- _Work to do_
The data below is to be returned in full and exactly.

- _Data_
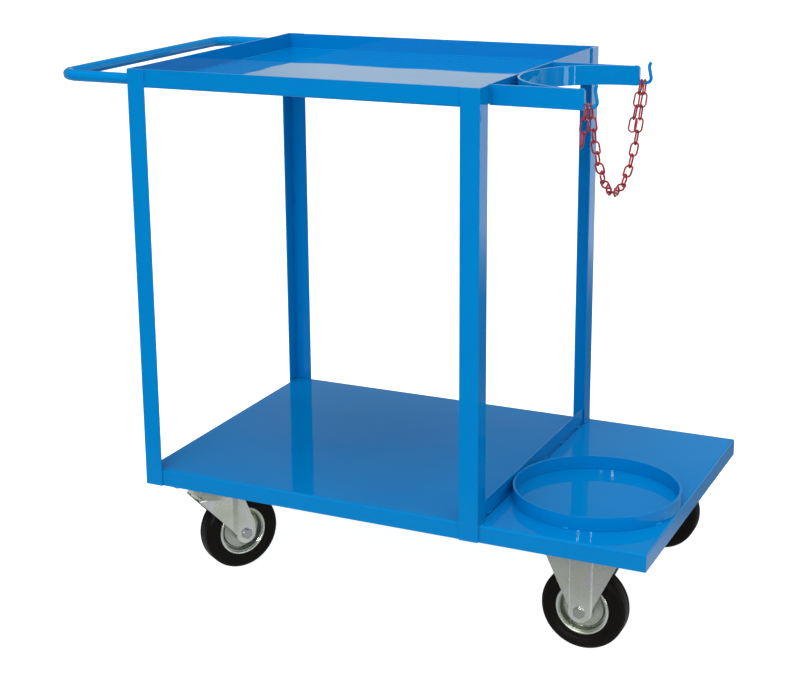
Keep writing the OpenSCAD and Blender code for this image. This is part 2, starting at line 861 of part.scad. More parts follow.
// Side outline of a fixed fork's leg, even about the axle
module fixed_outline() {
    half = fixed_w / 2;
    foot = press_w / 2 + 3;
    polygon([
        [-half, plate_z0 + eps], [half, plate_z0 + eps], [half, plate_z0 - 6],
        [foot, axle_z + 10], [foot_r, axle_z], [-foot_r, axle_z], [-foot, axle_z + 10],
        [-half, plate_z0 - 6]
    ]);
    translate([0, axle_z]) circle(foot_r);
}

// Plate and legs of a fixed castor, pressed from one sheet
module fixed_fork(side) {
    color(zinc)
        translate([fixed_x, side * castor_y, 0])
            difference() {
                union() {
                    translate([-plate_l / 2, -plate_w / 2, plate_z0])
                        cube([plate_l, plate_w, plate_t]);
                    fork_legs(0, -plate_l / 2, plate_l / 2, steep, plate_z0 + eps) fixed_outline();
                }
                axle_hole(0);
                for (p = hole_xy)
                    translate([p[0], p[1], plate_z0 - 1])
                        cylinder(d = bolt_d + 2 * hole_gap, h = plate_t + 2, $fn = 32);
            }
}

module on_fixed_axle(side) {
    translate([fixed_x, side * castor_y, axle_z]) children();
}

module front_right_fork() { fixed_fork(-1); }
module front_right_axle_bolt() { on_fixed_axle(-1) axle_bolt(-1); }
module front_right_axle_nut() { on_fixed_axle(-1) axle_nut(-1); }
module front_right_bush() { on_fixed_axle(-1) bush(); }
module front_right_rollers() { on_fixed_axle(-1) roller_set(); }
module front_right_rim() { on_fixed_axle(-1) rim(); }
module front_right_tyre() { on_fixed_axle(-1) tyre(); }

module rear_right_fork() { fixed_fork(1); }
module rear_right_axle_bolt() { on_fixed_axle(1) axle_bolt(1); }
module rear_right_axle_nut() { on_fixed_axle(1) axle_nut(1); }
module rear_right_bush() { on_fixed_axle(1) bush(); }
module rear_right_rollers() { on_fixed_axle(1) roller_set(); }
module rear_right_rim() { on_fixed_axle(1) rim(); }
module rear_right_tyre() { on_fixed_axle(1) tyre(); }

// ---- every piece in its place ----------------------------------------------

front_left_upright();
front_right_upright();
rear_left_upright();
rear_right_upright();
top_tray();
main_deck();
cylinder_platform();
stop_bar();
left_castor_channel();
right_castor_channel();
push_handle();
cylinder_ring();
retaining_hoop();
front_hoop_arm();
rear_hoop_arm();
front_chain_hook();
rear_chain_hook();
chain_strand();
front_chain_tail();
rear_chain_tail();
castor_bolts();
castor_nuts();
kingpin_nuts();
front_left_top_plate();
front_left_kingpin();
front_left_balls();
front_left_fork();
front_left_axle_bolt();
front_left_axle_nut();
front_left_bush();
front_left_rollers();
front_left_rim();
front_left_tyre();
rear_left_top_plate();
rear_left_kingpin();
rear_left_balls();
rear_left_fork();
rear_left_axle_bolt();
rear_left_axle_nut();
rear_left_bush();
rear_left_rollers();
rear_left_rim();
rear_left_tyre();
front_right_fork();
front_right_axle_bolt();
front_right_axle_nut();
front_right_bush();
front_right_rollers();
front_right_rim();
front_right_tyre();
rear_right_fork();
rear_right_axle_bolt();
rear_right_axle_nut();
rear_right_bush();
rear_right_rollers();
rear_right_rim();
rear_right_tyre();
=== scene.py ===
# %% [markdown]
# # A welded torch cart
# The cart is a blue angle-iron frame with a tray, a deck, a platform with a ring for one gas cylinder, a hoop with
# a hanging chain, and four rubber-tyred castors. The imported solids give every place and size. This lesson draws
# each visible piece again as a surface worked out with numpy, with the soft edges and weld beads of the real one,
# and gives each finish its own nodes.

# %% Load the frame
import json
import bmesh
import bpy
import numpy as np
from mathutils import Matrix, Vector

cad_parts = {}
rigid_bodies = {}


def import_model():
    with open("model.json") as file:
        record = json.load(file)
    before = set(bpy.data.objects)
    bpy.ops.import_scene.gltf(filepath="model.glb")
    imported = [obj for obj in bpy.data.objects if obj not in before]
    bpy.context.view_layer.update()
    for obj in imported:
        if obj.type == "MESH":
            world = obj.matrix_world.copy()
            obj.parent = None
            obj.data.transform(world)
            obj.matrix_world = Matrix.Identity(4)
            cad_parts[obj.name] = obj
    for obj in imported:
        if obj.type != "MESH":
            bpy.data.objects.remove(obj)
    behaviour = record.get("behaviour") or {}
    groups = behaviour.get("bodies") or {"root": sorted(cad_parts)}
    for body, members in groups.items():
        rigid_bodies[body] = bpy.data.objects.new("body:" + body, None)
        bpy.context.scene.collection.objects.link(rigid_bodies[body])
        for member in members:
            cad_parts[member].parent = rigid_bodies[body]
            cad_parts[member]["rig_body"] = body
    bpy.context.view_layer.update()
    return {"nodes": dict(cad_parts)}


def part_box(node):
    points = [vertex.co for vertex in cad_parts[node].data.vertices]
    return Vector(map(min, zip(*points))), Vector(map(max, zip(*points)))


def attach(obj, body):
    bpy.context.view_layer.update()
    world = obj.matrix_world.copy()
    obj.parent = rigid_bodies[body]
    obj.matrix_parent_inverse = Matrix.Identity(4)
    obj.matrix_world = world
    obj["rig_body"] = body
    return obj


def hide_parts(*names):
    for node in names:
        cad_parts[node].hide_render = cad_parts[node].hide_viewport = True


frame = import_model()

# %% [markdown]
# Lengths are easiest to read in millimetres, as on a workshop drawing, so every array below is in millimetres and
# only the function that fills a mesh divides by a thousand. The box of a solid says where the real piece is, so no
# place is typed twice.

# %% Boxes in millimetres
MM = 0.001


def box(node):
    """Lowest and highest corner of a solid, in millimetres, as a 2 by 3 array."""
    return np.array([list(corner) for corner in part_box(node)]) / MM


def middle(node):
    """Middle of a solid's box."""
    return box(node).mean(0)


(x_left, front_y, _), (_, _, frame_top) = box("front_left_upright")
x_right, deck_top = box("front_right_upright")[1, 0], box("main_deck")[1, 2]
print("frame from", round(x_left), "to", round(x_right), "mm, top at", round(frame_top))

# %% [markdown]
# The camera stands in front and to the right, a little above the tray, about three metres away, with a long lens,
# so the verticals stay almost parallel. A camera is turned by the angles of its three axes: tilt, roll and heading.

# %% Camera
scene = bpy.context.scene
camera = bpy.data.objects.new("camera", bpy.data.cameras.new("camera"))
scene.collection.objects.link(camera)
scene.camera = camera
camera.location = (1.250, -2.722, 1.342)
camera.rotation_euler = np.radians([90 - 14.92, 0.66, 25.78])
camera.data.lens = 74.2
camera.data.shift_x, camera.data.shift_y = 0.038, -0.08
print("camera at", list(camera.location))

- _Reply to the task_
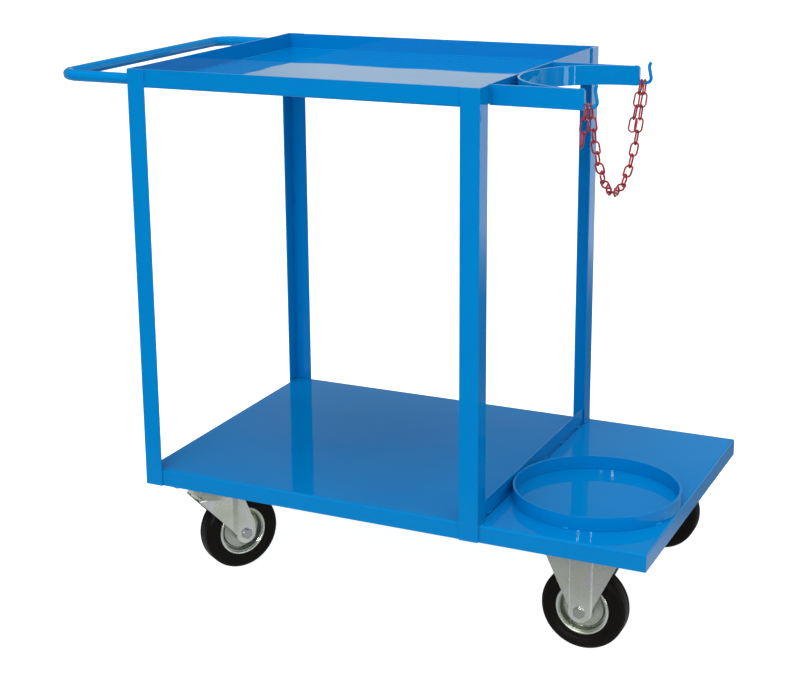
Keep writing the OpenSCAD and Blender code for this image. This is part 2, starting at line 861 of part.scad. More parts follow.
// Side outline of a fixed fork's leg, even about the axle
module fixed_outline() {
    half = fixed_w / 2;
    foot = press_w / 2 + 3;
    polygon([
        [-half, plate_z0 + eps], [half, plate_z0 + eps], [half, plate_z0 - 6],
        [foot, axle_z + 10], [foot_r, axle_z], [-foot_r, axle_z], [-foot, axle_z + 10],
        [-half, plate_z0 - 6]
    ]);
    translate([0, axle_z]) circle(foot_r);
}

// Plate and legs of a fixed castor, pressed from one sheet
module fixed_fork(side) {
    color(zinc)
        translate([fixed_x, side * castor_y, 0])
            difference() {
                union() {
                    translate([-plate_l / 2, -plate_w / 2, plate_z0])
                        cube([plate_l, plate_w, plate_t]);
                    fork_legs(0, -plate_l / 2, plate_l / 2, steep, plate_z0 + eps) fixed_outline();
                }
                axle_hole(0);
                for (p = hole_xy)
                    translate([p[0], p[1], plate_z0 - 1])
                        cylinder(d = bolt_d + 2 * hole_gap, h = plate_t + 2, $fn = 32);
            }
}

module on_fixed_axle(side) {
    translate([fixed_x, side * castor_y, axle_z]) children();
}

module front_right_fork() { fixed_fork(-1); }
module front_right_axle_bolt() { on_fixed_axle(-1) axle_bolt(-1); }
module front_right_axle_nut() { on_fixed_axle(-1) axle_nut(-1); }
module front_right_bush() { on_fixed_axle(-1) bush(); }
module front_right_rollers() { on_fixed_axle(-1) roller_set(); }
module front_right_rim() { on_fixed_axle(-1) rim(); }
module front_right_tyre() { on_fixed_axle(-1) tyre(); }

module rear_right_fork() { fixed_fork(1); }
module rear_right_axle_bolt() { on_fixed_axle(1) axle_bolt(1); }
module rear_right_axle_nut() { on_fixed_axle(1) axle_nut(1); }
module rear_right_bush() { on_fixed_axle(1) bush(); }
module rear_right_rollers() { on_fixed_axle(1) roller_set(); }
module rear_right_rim() { on_fixed_axle(1) rim(); }
module rear_right_tyre() { on_fixed_axle(1) tyre(); }

// ---- every piece in its place ----------------------------------------------

front_left_upright();
front_right_upright();
rear_left_upright();
rear_right_upright();
top_tray();
main_deck();
cylinder_platform();
stop_bar();
left_castor_channel();
right_castor_channel();
push_handle();
cylinder_ring();
retaining_hoop();
front_hoop_arm();
rear_hoop_arm();
front_chain_hook();
rear_chain_hook();
chain_strand();
front_chain_tail();
rear_chain_tail();
castor_bolts();
castor_nuts();
kingpin_nuts();
front_left_top_plate();
front_left_kingpin();
front_left_balls();
front_left_fork();
front_left_axle_bolt();
front_left_axle_nut();
front_left_bush();
front_left_rollers();
front_left_rim();
front_left_tyre();
rear_left_top_plate();
rear_left_kingpin();
rear_left_balls();
rear_left_fork();
rear_left_axle_bolt();
rear_left_axle_nut();
rear_left_bush();
rear_left_rollers();
rear_left_rim();
rear_left_tyre();
front_right_fork();
front_right_axle_bolt();
front_right_axle_nut();
front_right_bush();
front_right_rollers();
front_right_rim();
front_right_tyre();
rear_right_fork();
rear_right_axle_bolt();
rear_right_axle_nut();
rear_right_bush();
rear_right_rollers();
rear_right_rim();
rear_right_tyre();
=== scene.py ===
# %% [markdown]
# # A welded torch cart
# The cart is a blue angle-iron frame with a tray, a deck, a platform with a ring for one gas cylinder, a hoop with
# a hanging chain, and four rubber-tyred castors. The imported solids give every place and size. This lesson draws
# each visible piece again as a surface worked out with numpy, with the soft edges and weld beads of the real one,
# and gives each finish its own nodes.

# %% Load the frame
import json
import bmesh
import bpy
import numpy as np
from mathutils import Matrix, Vector

cad_parts = {}
rigid_bodies = {}


def import_model():
    with open("model.json") as file:
        record = json.load(file)
    before = set(bpy.data.objects)
    bpy.ops.import_scene.gltf(filepath="model.glb")
    imported = [obj for obj in bpy.data.objects if obj not in before]
    bpy.context.view_layer.update()
    for obj in imported:
        if obj.type == "MESH":
            world = obj.matrix_world.copy()
            obj.parent = None
            obj.data.transform(world)
            obj.matrix_world = Matrix.Identity(4)
            cad_parts[obj.name] = obj
    for obj in imported:
        if obj.type != "MESH":
            bpy.data.objects.remove(obj)
    behaviour = record.get("behaviour") or {}
    groups = behaviour.get("bodies") or {"root": sorted(cad_parts)}
    for body, members in groups.items():
        rigid_bodies[body] = bpy.data.objects.new("body:" + body, None)
        bpy.context.scene.collection.objects.link(rigid_bodies[body])
        for member in members:
            cad_parts[member].parent = rigid_bodies[body]
            cad_parts[member]["rig_body"] = body
    bpy.context.view_layer.update()
    return {"nodes": dict(cad_parts)}


def part_box(node):
    points = [vertex.co for vertex in cad_parts[node].data.vertices]
    return Vector(map(min, zip(*points))), Vector(map(max, zip(*points)))


def attach(obj, body):
    bpy.context.view_layer.update()
    world = obj.matrix_world.copy()
    obj.parent = rigid_bodies[body]
    obj.matrix_parent_inverse = Matrix.Identity(4)
    obj.matrix_world = world
    obj["rig_body"] = body
    return obj


def hide_parts(*names):
    for node in names:
        cad_parts[node].hide_render = cad_parts[node].hide_viewport = True


frame = import_model()

# %% [markdown]
# Lengths are easiest to read in millimetres, as on a workshop drawing, so every array below is in millimetres and
# only the function that fills a mesh divides by a thousand. The box of a solid says where the real piece is, so no
# place is typed twice.

# %% Boxes in millimetres
MM = 0.001


def box(node):
    """Lowest and highest corner of a solid, in millimetres, as a 2 by 3 array."""
    return np.array([list(corner) for corner in part_box(node)]) / MM


def middle(node):
    """Middle of a solid's box."""
    return box(node).mean(0)


(x_left, front_y, _), (_, _, frame_top) = box("front_left_upright")
x_right, deck_top = box("front_right_upright")[1, 0], box("main_deck")[1, 2]
print("frame from", round(x_left), "to", round(x_right), "mm, top at", round(frame_top))

# %% [markdown]
# The camera stands in front and to the right, a little above the tray, about three metres away, with a long lens,
# so the verticals stay almost parallel. A camera is turned by the angles of its three axes: tilt, roll and heading.

# %% Camera
scene = bpy.context.scene
camera = bpy.data.objects.new("camera", bpy.data.cameras.new("camera"))
scene.collection.objects.link(camera)
scene.camera = camera
camera.location = (1.250, -2.722, 1.342)
camera.rotation_euler = np.radians([90 - 14.92, 0.66, 25.78])
camera.data.lens = 74.2
camera.data.shift_x, camera.data.shift_y = 0.038, -0.08
print("camera at", list(camera.location))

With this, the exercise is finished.